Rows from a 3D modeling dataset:
-*-*-

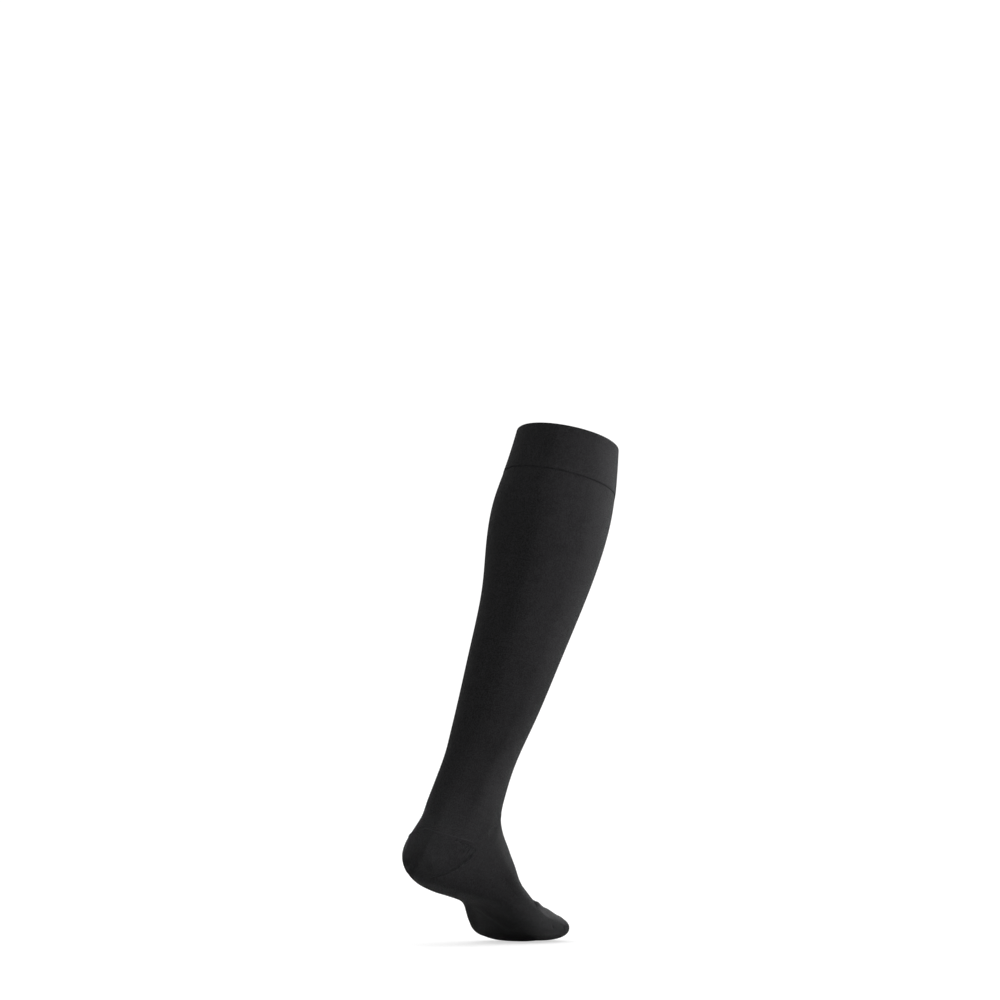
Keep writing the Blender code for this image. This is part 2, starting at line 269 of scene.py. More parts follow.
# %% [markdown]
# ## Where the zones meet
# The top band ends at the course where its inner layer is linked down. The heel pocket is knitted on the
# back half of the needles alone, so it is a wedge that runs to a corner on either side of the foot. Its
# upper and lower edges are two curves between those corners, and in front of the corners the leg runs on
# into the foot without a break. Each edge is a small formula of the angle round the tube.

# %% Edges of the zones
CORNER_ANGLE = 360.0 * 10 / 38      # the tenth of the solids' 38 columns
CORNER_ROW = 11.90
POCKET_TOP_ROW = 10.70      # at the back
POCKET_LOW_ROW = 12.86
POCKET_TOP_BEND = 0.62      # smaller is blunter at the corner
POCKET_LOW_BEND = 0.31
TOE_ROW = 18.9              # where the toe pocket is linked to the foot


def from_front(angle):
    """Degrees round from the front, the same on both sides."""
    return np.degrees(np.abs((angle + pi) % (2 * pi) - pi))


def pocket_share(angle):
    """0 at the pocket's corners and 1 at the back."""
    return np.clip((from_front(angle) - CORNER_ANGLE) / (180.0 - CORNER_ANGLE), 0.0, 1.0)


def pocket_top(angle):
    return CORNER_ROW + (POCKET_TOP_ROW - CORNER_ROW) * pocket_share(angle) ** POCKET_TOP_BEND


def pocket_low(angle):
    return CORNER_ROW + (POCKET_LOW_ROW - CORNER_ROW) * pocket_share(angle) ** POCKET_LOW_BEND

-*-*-

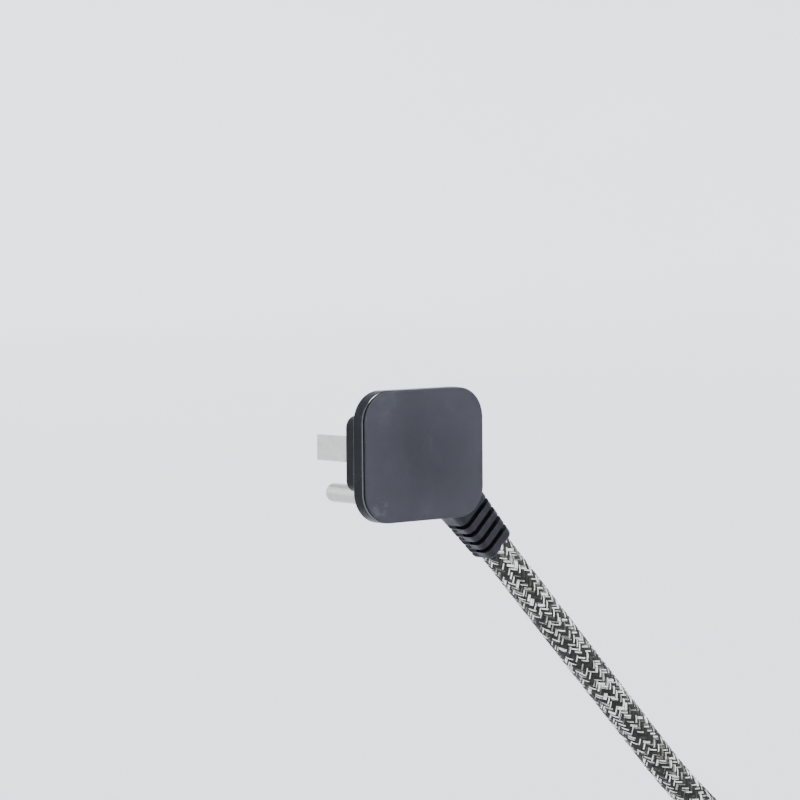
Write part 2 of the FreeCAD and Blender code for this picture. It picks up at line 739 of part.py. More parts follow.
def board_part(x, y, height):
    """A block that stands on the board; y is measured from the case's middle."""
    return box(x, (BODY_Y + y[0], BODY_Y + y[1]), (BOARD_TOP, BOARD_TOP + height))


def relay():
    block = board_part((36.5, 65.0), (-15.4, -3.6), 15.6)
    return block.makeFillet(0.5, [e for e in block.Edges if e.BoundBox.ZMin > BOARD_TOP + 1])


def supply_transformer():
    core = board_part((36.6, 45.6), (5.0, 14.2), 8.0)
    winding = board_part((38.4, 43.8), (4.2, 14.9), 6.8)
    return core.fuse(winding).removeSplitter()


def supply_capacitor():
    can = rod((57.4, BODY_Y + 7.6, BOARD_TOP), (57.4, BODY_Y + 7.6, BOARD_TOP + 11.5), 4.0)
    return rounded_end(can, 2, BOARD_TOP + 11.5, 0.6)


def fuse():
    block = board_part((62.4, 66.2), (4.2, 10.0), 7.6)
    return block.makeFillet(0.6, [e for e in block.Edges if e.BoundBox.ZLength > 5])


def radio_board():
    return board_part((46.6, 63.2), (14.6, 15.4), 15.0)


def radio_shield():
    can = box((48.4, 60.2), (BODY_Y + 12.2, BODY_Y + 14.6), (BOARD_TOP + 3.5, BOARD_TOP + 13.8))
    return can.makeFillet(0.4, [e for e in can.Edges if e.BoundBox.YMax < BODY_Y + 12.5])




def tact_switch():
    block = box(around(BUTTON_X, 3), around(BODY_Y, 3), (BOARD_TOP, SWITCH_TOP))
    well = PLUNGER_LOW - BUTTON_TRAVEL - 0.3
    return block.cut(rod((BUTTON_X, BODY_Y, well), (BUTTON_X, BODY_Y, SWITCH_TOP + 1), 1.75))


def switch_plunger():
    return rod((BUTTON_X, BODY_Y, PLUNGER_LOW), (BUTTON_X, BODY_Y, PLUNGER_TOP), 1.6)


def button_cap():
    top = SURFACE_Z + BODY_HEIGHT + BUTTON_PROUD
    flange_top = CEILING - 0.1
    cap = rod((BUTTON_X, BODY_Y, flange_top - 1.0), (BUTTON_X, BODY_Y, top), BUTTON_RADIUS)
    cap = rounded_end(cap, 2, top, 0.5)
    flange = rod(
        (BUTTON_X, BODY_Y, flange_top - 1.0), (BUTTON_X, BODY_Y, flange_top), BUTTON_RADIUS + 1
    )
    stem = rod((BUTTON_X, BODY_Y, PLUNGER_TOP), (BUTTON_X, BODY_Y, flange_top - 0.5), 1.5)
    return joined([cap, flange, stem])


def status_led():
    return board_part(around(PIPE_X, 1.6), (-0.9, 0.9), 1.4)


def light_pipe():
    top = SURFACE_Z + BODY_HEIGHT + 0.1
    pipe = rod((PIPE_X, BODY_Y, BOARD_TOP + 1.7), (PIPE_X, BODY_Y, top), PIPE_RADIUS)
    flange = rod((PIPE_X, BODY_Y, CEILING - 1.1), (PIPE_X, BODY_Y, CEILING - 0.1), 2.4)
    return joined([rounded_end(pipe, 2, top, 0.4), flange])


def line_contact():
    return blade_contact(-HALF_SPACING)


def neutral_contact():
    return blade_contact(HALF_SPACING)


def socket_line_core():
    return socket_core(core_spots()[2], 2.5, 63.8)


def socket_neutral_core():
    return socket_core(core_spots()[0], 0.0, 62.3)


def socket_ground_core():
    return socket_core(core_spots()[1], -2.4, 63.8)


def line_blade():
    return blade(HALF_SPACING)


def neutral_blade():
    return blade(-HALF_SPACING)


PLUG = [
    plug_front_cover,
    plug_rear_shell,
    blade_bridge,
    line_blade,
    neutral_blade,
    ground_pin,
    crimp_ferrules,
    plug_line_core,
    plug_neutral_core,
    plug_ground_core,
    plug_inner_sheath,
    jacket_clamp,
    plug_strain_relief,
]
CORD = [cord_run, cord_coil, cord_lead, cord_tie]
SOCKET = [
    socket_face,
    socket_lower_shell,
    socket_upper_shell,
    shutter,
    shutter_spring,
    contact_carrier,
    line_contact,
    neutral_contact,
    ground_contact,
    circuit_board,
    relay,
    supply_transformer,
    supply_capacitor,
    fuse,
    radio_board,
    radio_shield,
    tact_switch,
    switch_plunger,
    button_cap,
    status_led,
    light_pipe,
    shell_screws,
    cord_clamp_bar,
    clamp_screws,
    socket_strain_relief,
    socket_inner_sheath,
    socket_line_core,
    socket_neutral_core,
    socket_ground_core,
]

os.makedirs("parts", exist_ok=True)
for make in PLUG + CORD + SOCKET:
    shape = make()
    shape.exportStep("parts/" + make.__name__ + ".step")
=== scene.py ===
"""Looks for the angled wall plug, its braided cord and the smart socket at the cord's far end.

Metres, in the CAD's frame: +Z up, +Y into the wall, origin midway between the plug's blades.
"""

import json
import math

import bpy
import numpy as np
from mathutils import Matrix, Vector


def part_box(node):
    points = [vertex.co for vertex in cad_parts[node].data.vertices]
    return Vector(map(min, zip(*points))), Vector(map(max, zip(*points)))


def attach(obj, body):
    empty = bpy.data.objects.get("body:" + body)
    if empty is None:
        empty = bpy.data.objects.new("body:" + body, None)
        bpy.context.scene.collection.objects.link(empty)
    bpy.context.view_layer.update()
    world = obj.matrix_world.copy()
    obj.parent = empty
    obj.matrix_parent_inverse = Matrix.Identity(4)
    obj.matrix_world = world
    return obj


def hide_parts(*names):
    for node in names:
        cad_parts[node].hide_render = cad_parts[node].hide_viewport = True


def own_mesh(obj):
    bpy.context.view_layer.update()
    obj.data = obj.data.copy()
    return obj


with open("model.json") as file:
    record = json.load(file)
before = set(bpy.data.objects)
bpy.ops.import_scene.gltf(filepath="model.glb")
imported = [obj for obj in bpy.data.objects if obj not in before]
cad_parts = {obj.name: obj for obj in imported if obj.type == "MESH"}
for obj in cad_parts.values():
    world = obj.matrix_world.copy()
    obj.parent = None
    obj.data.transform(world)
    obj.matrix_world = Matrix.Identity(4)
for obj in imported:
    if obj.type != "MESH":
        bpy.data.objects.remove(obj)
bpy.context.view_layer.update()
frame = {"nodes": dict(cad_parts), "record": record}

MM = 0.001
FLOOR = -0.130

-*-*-

Task to complete
Please print exactly, and only, the lines from the line with "CORD = [cord_run, cord_coil, cord_lead, cord_tie]" to the line with "for node in", both included.

Reply
CORD = [cord_run, cord_coil, cord_lead, cord_tie]
SOCKET = [
    socket_face,
    socket_lower_shell,
    socket_upper_shell,
    shutter,
    shutter_spring,
    contact_carrier,
    line_contact,
    neutral_contact,
    ground_contact,
    circuit_board,
    relay,
    supply_transformer,
    supply_capacitor,
    fuse,
    radio_board,
    radio_shield,
    tact_switch,
    switch_plunger,
    button_cap,
    status_led,
    light_pipe,
    shell_screws,
    cord_clamp_bar,
    clamp_screws,
    socket_strain_relief,
    socket_inner_sheath,
    socket_line_core,
    socket_neutral_core,
    socket_ground_core,
]

os.makedirs("parts", exist_ok=True)
for make in PLUG + CORD + SOCKET:
    shape = make()
    shape.exportStep("parts/" + make.__name__ + ".step")
=== scene.py ===
"""Looks for the angled wall plug, its braided cord and the smart socket at the cord's far end.

Metres, in the CAD's frame: +Z up, +Y into the wall, origin midway between the plug's blades.
"""

import json
import math

import bpy
import numpy as np
from mathutils import Matrix, Vector


def part_box(node):
    points = [vertex.co for vertex in cad_parts[node].data.vertices]
    return Vector(map(min, zip(*points))), Vector(map(max, zip(*points)))


def attach(obj, body):
    empty = bpy.data.objects.get("body:" + body)
    if empty is None:
        empty = bpy.data.objects.new("body:" + body, None)
        bpy.context.scene.collection.objects.link(empty)
    bpy.context.view_layer.update()
    world = obj.matrix_world.copy()
    obj.parent = empty
    obj.matrix_parent_inverse = Matrix.Identity(4)
    obj.matrix_world = world
    return obj


def hide_parts(*names):
    for node in names:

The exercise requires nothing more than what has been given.